The sun was out today, at last, when I woke this morning after a week of snow and dirty skies in West Yorkshire. The ice is slowly melting, as the song goes.
I took the dog straight out for an early walk and as I walked, reflected on the last few days of planning, reading and thinking about using my a-n Re:view bursary.
For the bursary I identified three artists I respect working in Bradford and Leeds, across a spread of practices within broadly defined ‘socially engaged’ contexts both within and out with institutional frameworks:
Caroline Hick: Artist, curator and Fellow in Visual Arts at the University of Bradford,
Andy Abbott: Artist, musician and writer and Fellow in Music at the University of Bradford.
Sarah Spanton: Artist, director of Waymarking; former director of New Work Yorkshire; founder member of Leeds Creative Timebank.
Caroline Hick and Andy Abbott are collaborating on the upcoming exhibition ’Fieldworks: Co-researching Self-organised Culture’ : http://www.brad.ac.uk/gallery/whats-on/spring-summ…
These are practitioners who I know and have worked with in various capacities in the past but whom I would not otherwise have the opportunity for structured and formal discussion about my work. I’m very grateful to a-n for the bursary which will enable me to do this.
I hope to gain from the experience of these practitioners to develop my knowledge of methodologies in participatory and collaborative working and co-research which I then can apply to my own projects; and to critically discuss ethics and politics of participation (including power, ownership, access, hierarchy, authorship) which will help me to identify the socio-political contexts I want to locate my practice (e.g. co-operative or critical in relation to market and state institutions ).
My first sessions are going to be with Andy Abbott in April, who I want to talk to among other things, about art, activism and DIY culture, aesthetics, ethics and the politics of participation – so this week I’ve been doing a bit of thinking and reading around these areas, mostly the following essays:
Claire Bishop’s essay ‘The Social Turn and Its Discontents’ downloadable here: mafineartcontemporarypractice.files.wordpress.com/2010/…/claire–bishop.pdf
‘Francis Alys: When Faith Moves Mountains’ an essay on his work by Jean Fisher
and” Lessons in Futility: Francis Alÿs and the Legacy of May ’68” Grant Kester.
(downloadable here) www.grantkester.net/resources/Third+Text.pdf
As I walked this morning I thought about some of the ideas posited in the essays, particularly the arguments and counter arguments of Bishop and Kester around ethics and aesthetics of social practices and the nature of subjectivity. Is there, as Kester suggests, a
“privileging of dissensus over consensus, rupture and immediacy over continuity and duration, and distance over proximity, intimacy, or integration.” ?

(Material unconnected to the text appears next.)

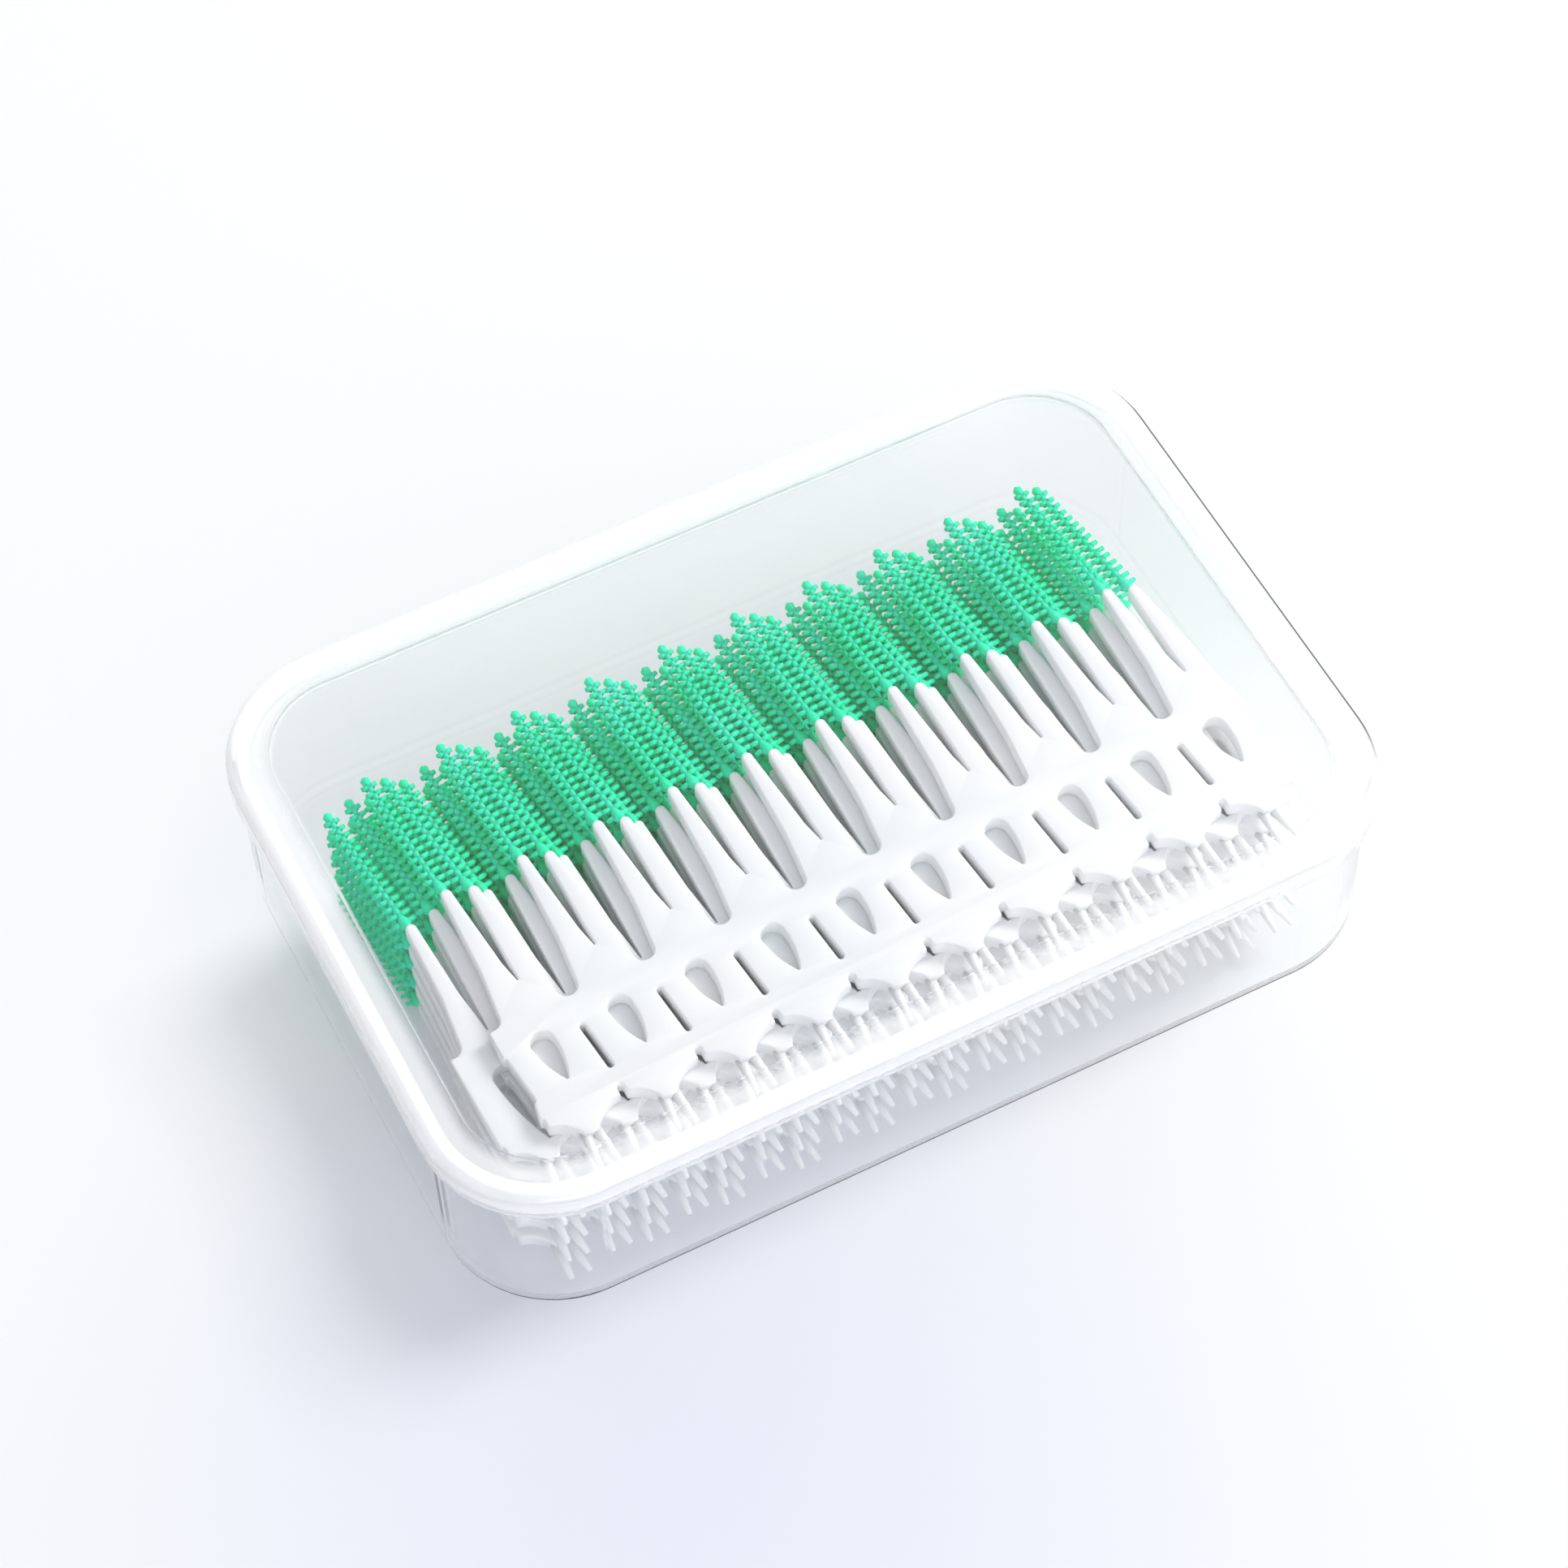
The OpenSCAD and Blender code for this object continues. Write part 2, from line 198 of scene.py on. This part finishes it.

I came home and waiting for porridge to cook, stumbled on Twitter across a link to Polly Toynbee’s column “Benefit cuts: Monday will be the day that defines this government” – a deeply depressing read about the government’s savage cuts that will push thousands of the UK’s poorest people into destitution.
http://www.guardian.co.uk/commentisfree/2013/mar/2…
“…disability living allowance starts converting into personal independence payment with a target to remove 500,000 people in new Atos medical tests…. jobcentre staff are under orders to find any sanction to knock people off benefits. New obstacles are strewn in their path: people must apply for their benefits online from computers they don’t possess; many of these claimants are semi-literate. When in dire straits, there will be no more crisis loans, only a card for buying food, with not a penny for bus fares. Trussell Trust food banks expect a great surge of the hungry, so they ask everyone to donate the price of an Easter egg…On Monday the budget of Citizens Advice for such cases falls from £22m to £3m. The few emergency cases still covered – families facing instant eviction – can only use a phone service, not face-to-face legal help. Law centres will close. There will be no help on school exclusions, landlord or employer harassment, or failure to pay wages.”
Immediately none of the stuff about the nature of subjectivity or the ethics of participation seems to matter, or be relevant. How can art change this desperate situation? A friend tweeted me:”Its up to artists to dream a better alternative” But how?
The only response I can feel now is despair.